Recursive Deep Models for Semantic Compositionality Over a Sentiment Treebank by Richard Socher, Alex Perelygin, Jean Y. Wu, Jason Chuang, Christopher D. Manning, Andrew Y. Ng and Christopher Potts.
Abstract:
Semantic word spaces have been very useful but cannot express the meaning of longer phrases in a principled way. Further progress towards understanding compositionality in tasks such as sentiment detection requires richer supervised training and evaluation resources and more powerful models of composition. To remedy this, we introduce a Sentiment Treebank. It includes fine grained sentiment labels for 215,154 phrases in the parse trees of 11,855 sentences and presents new challenges for sentiment compositionality. To address them, we introduce the Recursive Neural Tensor Network. When trained on the new treebank, this model outperforms all previous methods on several metrics. It pushes the state of the art in single sentence positive/negative classification from 80% up to 85.4%. The accuracy of predicting fine-grained sentiment labels for all phrases reaches 80.7%, an improvement of 9.7% over bag of features baselines.

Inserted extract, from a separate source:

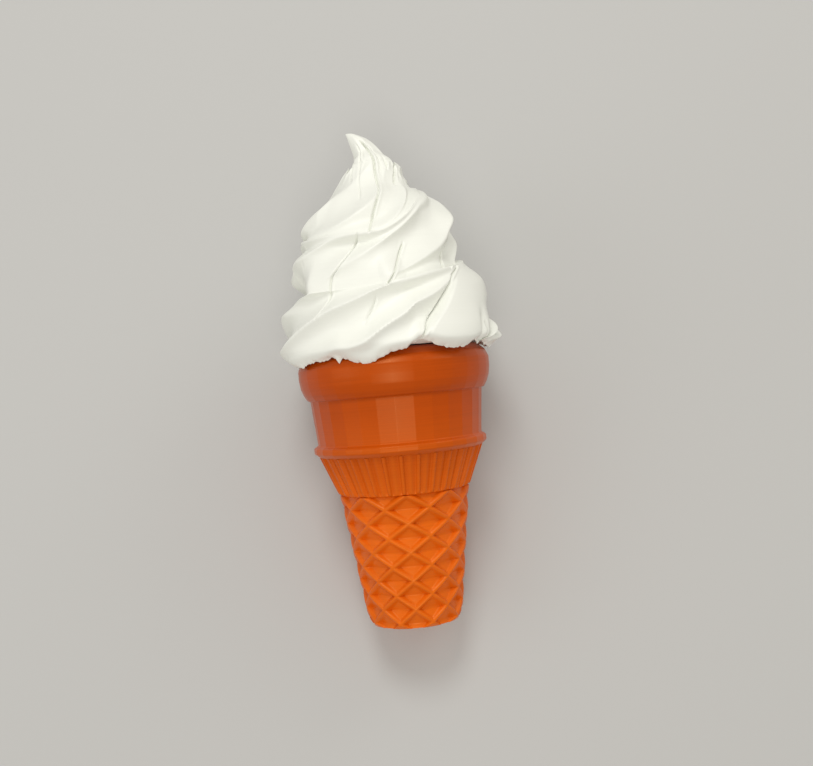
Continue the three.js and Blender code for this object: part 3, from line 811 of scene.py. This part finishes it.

Lastly, it is the only model that can accurately capture the effect of contrastive conjunctions as well as negation and its scope at various tree levels for both positive and negative phrases.
You will no doubt want to see the webpage with the demo.
Along with possibly the data set and the code.
I was surprised by “fine-grained sentiment labels” meaning:
- Positive
- Somewhat positive
- Neutral
- Somewhat negative
- Negative
But then for many purposes, subject recognition on that level of granularity may be sufficient.